Electron capture events are the exception to this. The probability of an electron capture depends on the availability of electrons in the vicinity of the nucleus. Things that change the location of electrons can change the radioactive decay rate.

In fact, if the atom is completely ionized, the electron-capture decay rate essentially goes to zero and the half-life essentially goes to infinity. Furthermore, the normal beta-minus decay rate can change because it becomes easier for ejected electrons to leave the vicinity of the nucleus. Ionizing Rhenium-187 has been observed to accelerate its decay by a factor of one billion.[1] This effect was produced through the use of a particle accelerator. It does not occur in nature.

Electron capture events generally involve the innermost electrons, in the "1s" orbital. Chemical properties (oxidation, reduction, etc.) involve the "valence" electrons in the outermost shell. So chemical effects on radioactivity are almost never observed.

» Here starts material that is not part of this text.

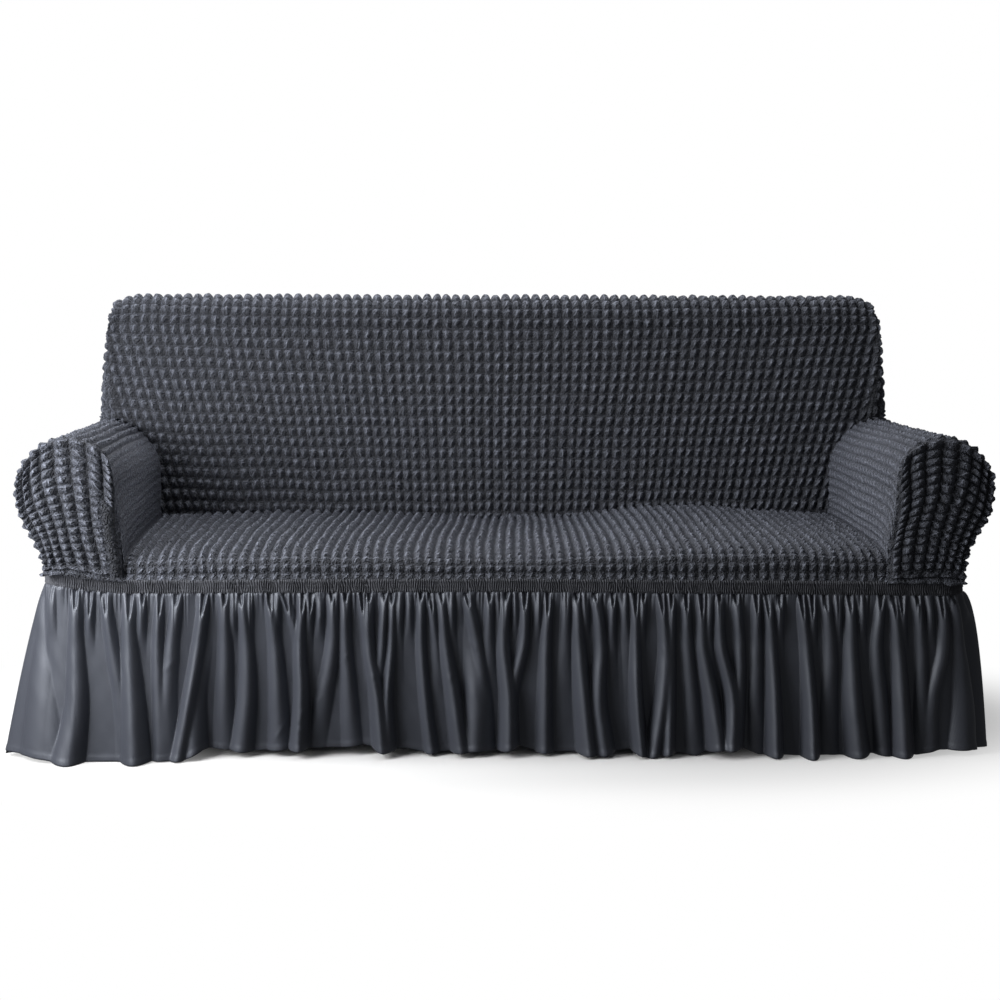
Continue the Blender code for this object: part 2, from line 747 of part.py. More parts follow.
def strip_end():
    """Where the front and back strips end: just round the corner, where the sides begin."""
    return BAND_HALF_WIDTH - BAND_CORNER + BAND_CORNER * math.pi / 2


def build_skirt(cloth):
    end = strip_end()
    level = np.array(HIDDEN_LIFTS)
    outward_x = (np.array([-1.0, 0, 0]), np.array([1.0, 0, 0]))
    nodes = ridge_and_valley_nodes(
        FRONT_FOLDS, (-end, end), (JOINT_REACH["front_left"], JOINT_REACH["front_right"]))
    grid = strip_grid(nodes, FRONT_ROWS, FRONT_SAMPLES, outline_place, np.array(HEM_LIFTS))
    build_strip("skirt_front", grid, (0, -1, 0), outward_x, cloth)

    folds = hidden_folds(BACK_FOLDS, -end, end, HIDDEN_REACH["back"], seed=7)
    nodes = ridge_and_valley_nodes(folds, (-end, end), (JOINT_REACH["back_left"], JOINT_REACH["back_right"]))
    grid = strip_grid(nodes, SIDE_ROWS, SIDE_SAMPLES, lambda place: outline_place(place, rear=True), level)
    build_strip("skirt_back", grid, (0, 1, 0), outward_x, cloth)

    y_front = outline_place(end)[0][1]
    y_back = outline_place(end, rear=True)[0][1]
    for side, label, seed in ((-1, "left", 11), (1, "right", 13)):
        folds = hidden_folds(SIDE_FOLDS, y_front, y_back, HIDDEN_REACH[label], seed)
        reaches = (JOINT_REACH["front_" + label], JOINT_REACH["back_" + label])
        nodes = ridge_and_valley_nodes(folds, (y_front, y_back), reaches)
        out = np.array([float(side), 0, 0])
        grid = strip_grid(
            nodes, SIDE_ROWS, SIDE_SAMPLES,
            lambda place: (np.array([side * BAND_HALF_WIDTH, place, 0.0]), out), level)
        build_strip("skirt_" + label, grid, out, (out, out), cloth)


def main():
    for old in list(bpy.data.objects):
        bpy.data.objects.remove(old)
    build_bubble_cloth(material("bubble_cloth", CHARCOAL, 0.9))
    build_band(material("shirred_band", BAND_CHARCOAL, 0.85))
    build_skirt(material("skirt_satin", SATIN_CHARCOAL, 0.6))


main()
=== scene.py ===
"""The dressed look of a fitted slipcover for a three-seater sofa.

Metres, +Z up. The front faces -Y and +X is the viewer's right. Bubble cloth covers the back, seat and
arms, a shirred elastic band runs round below it, and a gathered skirt of smooth cloth hangs to the floor.
Each sewn piece is one sheet, laid on the same surface as its solid, with its bubbles or folds as shape.
"""

import math
from functools import partial

import bmesh
import bpy
import mathutils
import numpy as np
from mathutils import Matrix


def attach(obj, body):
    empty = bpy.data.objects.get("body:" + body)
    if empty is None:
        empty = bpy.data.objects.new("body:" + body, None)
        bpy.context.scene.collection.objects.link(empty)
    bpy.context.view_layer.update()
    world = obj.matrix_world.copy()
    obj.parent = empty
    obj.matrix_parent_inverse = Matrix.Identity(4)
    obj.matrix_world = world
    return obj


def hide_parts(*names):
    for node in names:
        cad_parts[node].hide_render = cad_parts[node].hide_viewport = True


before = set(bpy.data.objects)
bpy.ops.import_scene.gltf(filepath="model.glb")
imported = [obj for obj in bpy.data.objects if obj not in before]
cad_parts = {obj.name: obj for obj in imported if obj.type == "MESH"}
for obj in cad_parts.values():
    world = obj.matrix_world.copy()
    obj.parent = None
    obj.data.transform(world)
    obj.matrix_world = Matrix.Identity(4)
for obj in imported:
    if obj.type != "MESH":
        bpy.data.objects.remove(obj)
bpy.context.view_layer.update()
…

But there is a well-known exception to this. Beryllium, with an atomic number of 4, has only two electrons in the "1s" orbital and two in the "2s" valence orbital. The latter electrons are so close to the nucleus that chemical changes can have a small but measurable effect on the decay rate. Beryllium-7 is an electron-capture nucleus, decaying into Lithium-7 with a half-life of 53 days. This half-life can vary by up to 1.5% due to the chemical state.[2] Creationist websites often appear to attach great significance to this situation and the one described above about Rhenium-187, even though they do not arise in radiometric dating, perhaps in an attempt to downplay the reliability of radiometric dating.